Monkeypox: Joe Biden appoints specialist team to lead response amid vaccine chaos

LGBTQ

A public health worker administers the monkeypox vaccine at the Balboa Sports Center in the Encino neighborhood of Los Angeles, California, on July 27, 2022. (Robyn Beck/Getty)

A new US monkeypox response team has been formed by president Joe Biden amid the array of emergency declarations by several states.

Announced on Tuesday (2 August), the team will cooperate with state-specific authorities on vaccine distribution and equitable testing for US citizens.

White House chief medical advisor Anthony Fauci told the press in a statement that: “This team will allow the Biden administration to further accelerate and strengthen its monkeypox response.”

Following emergency declarations by several states, including California and Illinois on Monday (1 August), White House officials appointed Federal Emergency Management Agency (FEMA) administrator Robert Fenton to lead the team in response to the growing animosity towards the administration’s handling of the outbreak.

According to data reported from the Centers for Disease Control and Prevention (CDC) as of 2 August, at least 6,325 of the 25,391 global infections are from the US. It is currently the country with the most infected people of the 83 countries reporting confirmed cases.

Spain is second with at least 4,577 infected – a 1,748 difference between the two countries, and the UK is third with 2,579.

People protest during a rally calling for more government action to combat the spread of monkeypox at Foley Square on July 21, 2022 in New York City.
People protest during a rally calling for more government action to combat the spread of monkeypox at Foley Square on July 21, 2022, in New York City. (Getty/Jeenah Moon)

Experts have said that bureaucratic delays and shortages have bottlenecked the US response to the outbreak, which has led to further infections.
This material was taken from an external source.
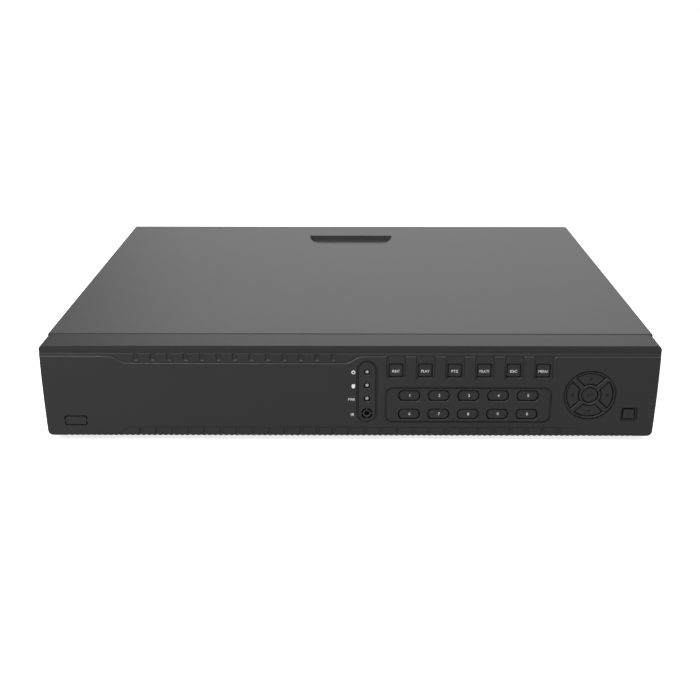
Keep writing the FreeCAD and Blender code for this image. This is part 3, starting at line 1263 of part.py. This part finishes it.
def build():
    """Every piece by its name."""
    keys = all_keys()
    pieces = {name: shape for name, (shape, _) in keys.items()}
    pieces["tact_switches"] = tact_switches([place for _, place in keys.values()])
    makers = (front_bezel, indicator_insert, status_lamps, infrared_receiver, key_board,
              bezel_screws, front_ribbon, base_pan, top_cover, rear_panel, case_screws,
              inner_screws, rubber_feet, foot_screws, jack_shells, coax_insulators, coax_contacts,
              jack_housings, phono_inserts, port_shields, vga_insert, terminal_block,
              terminal_screws, mains_inlet, inlet_pins, rocker_frame, rocker, fan_frame, fan_rotor,
              fan_guard, fan_screws, main_board, heatsink, hard_drives, drive_bracket,
              supply_cage, supply_board)
    for maker in makers:
        pieces[maker.__name__] = maker()
    return pieces


def main():
    os.makedirs("parts", exist_ok=True)
    for name, shape in build().items():
        shape.exportStep(os.path.join("parts", name + ".step"))
        print(f"{name}: {len(shape.Solids)} solids, valid {shape.isValid()}, "
              f"{shape.Volume / 1000:.2f} cm3")


main()
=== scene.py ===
import math

import bmesh
import bpy
from mathutils import Matrix, Vector


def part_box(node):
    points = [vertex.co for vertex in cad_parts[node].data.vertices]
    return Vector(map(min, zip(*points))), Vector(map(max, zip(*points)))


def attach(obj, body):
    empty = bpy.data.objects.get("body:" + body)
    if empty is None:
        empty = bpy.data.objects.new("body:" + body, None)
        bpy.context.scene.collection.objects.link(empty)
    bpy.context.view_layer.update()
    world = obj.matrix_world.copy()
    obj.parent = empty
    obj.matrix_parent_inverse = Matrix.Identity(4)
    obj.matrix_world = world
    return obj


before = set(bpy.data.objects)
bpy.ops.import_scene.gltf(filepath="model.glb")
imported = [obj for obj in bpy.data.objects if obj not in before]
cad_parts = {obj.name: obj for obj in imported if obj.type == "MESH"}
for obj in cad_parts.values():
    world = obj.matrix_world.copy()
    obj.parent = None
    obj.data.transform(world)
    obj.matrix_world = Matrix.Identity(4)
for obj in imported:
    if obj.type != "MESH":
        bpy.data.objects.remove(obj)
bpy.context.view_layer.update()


# ---- Base pan, drive bracket and supply cage ----
# Folded from hot-dip galvanised steel sheet. The zinc freezes in leaf-shaped spangles that
# differ in brightness and gloss, under a fine rolled grain. Tabs and self-tapping screws join them.
class Wire:
    """One socket of a finish; sums and products on it add Math nodes."""

    def __init__(self, finish, socket):
        self.finish = finish
        self.socket = socket

    def sum(self, operation, *values):
        return self.finish.node("ShaderNodeMath", {"operation": operation}, dict(enumerate(values)))

    def __add__(self, other):
        return self.sum("ADD", self, other)

    def __sub__(self, other):
        return self.sum("SUBTRACT", self, other)

    def __rsub__(self, other):
        return self.sum("SUBTRACT", other, self)

    def __mul__(self, other):
        return self.sum("MULTIPLY", self, other)

    def __gt__(self, other):
        return self.sum("GREATER_THAN", self, other)

    __radd__ = __add__
    __rmul__ = __mul__


class Finish:
    """A surface finish: one Principled shader and the nodes that vary it."""

    def __init__(self, name, settings):
        self.material = bpy.data.materials.new(name)
        self.material.use_nodes = True
        self.tree = self.material.node_tree
        self.shader = self.tree.nodes["Principled BSDF"]
        for socket, value in settings.items():
            self.put(self.shader, socket, value)

    def put(self, owner, socket, value):
        """Links a wire to a socket, or sets a number or a colour on it."""
        target = owner.inputs[socket]
        if isinstance(value, Wire):
            self.tree.links.new(value.socket, target)
        else:
            target.default_value = value

    def node(self, kind, settings, values, output=0):
        made = self.tree.nodes.new(kind)
        for name, value in settings.items():
            setattr(made, name, value)
        for socket, value in values.items():
            self.put(made, socket, value)
        return Wire(self, made.outputs[output])

    def place(self):
        return self.node("ShaderNodeTexCoord", {}, {}, "Object")

    def axes(self):
        place = self.place()
        return [self.node("ShaderNodeSeparateXYZ", {}, {0: place}, axis) for axis in "XYZ"]

    def noise(self, scale, detail=2.0, roughness=0.5):
        values = {"Vector": self.place(), "Scale": scale, "Detail": detail, "Roughness": roughness}
        return self.node("ShaderNodeTexNoise", {}, values)

    def cells(self, scale, output="Distance"):
        values = {"Vector": self.place(), "Scale": scale}
        return self.node("ShaderNodeTexVoronoi", {}, values, output)

    def colours(self, mask, first, second):
        """The first colour where the mask is 0 and the second where it is 1."""
        values = {0: mask, 6: first, 7: second}
        return self.node("ShaderNodeMix", {"data_type": "RGBA"}, values, 2)

    def colour(self, value):
        self.put(self.shader, "Base Color", value)

    def gloss(self, value):
        self.put(self.shader, "Roughness", value)

    def relief(self, height, deep, under=None):
        """Bumps the surface by a height of 0 to 1 times a depth in metres."""
        values = {"Strength": 1.0, "Distance": deep, "Height": height}
        if under:
            values["Normal"] = under
        self.put(self.shader, "Normal", self.node("ShaderNodeBump", {}, values))

    def soft_edges(self, radius):
        """Normals that turn round each corner as if it were worn to a radius."""
        return self.node("ShaderNodeBevel", {"samples": 4}, {"Radius": radius})


def grey(value, warm=1.0, cool=1.0):
    return (value * warm, value, value * cool, 1.0)


def dress(finish, *nodes):
    """Gives CAD nodes their finish."""
    for name in nodes:
        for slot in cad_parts[name].material_slots:
            slot.material = finish.material


zinc = Finish("galvanised_sheet", {"Metallic": 1.0, "Specular IOR Level": 0.5})
spangle = zinc.node("ShaderNodeSeparateColor", {}, {0: zinc.cells(scale=150.0, output="Color")})
rolled = zinc.noise(scale=2600.0)
zinc.colour(zinc.colours(spangle, grey(0.36, 0.98, 1.03), grey(0.60, 0.98, 1.02)))
zinc.gloss(0.30 + 0.16 * spangle + 0.10 * rolled)
zinc.relief(rolled + 0.6 * spangle, deep=0.00003)
dress(zinc, "base_pan", "drive_bracket", "supply_cage")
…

Johns Hopkins Center for Health Security expert Amesh Adalja told the Financial Times that “testing was very flawed, just like it was with COVID-19 in the early days”.

“Testing was restricted only to CDC affiliated labs, which created a lot of bureaucracy and red tape that made it very difficult for people to get tested,” he continued, adding that the mitigations make it extremely difficult to get the vaccine to those most vulnerable.

Stigma is also a major factor when planning vaccination rollouts as gay and bisexual men are currently the most vulnerable to the disease. This has led to claims that monkeypox is a “gay disease” and that is sexually transmittable – all of which are false.

Far-right Republicans and other misinformed pundits such as Marjorie Taylor Greene have been pushing claims that the disease is nothing to worry about for certain Americans and so should be “mocked”.

In a clip published by Twitter watchdog PatriotTakes, Greene said that monkeypox was “basically a sexually transmitted disease”, and said that it was a “scam” to “laugh at”.

“It’s not a threat to most of the population, and so it’s not a global pandemic, it’s really not, and people just have to laugh at it, mock it, and reject it. It’s another scam,” she said.

But organisations such as the World Health Organization (WHO) believe that such misinformed statements can blockade active progression towards treatment and prevention. During its declaration that the outbreak is a global health emergency, WHO warned against reinforcing “homophobic and racist stereotypes and exacerbating stigma”, while emphasising that anyone can get monkeypox.

WHO director-general Dr Tedros Adhanom Ghebreyesus announced the declaration of the outbreak as an emergency during a briefing on 23 July, saying it “represents a public health emergency of international concern”. The organisation defines a global health emergency as an “extraordinary event which is determined to constitute a public health risk to other states through the international spread of disease and to potentially require a coordinated international response”.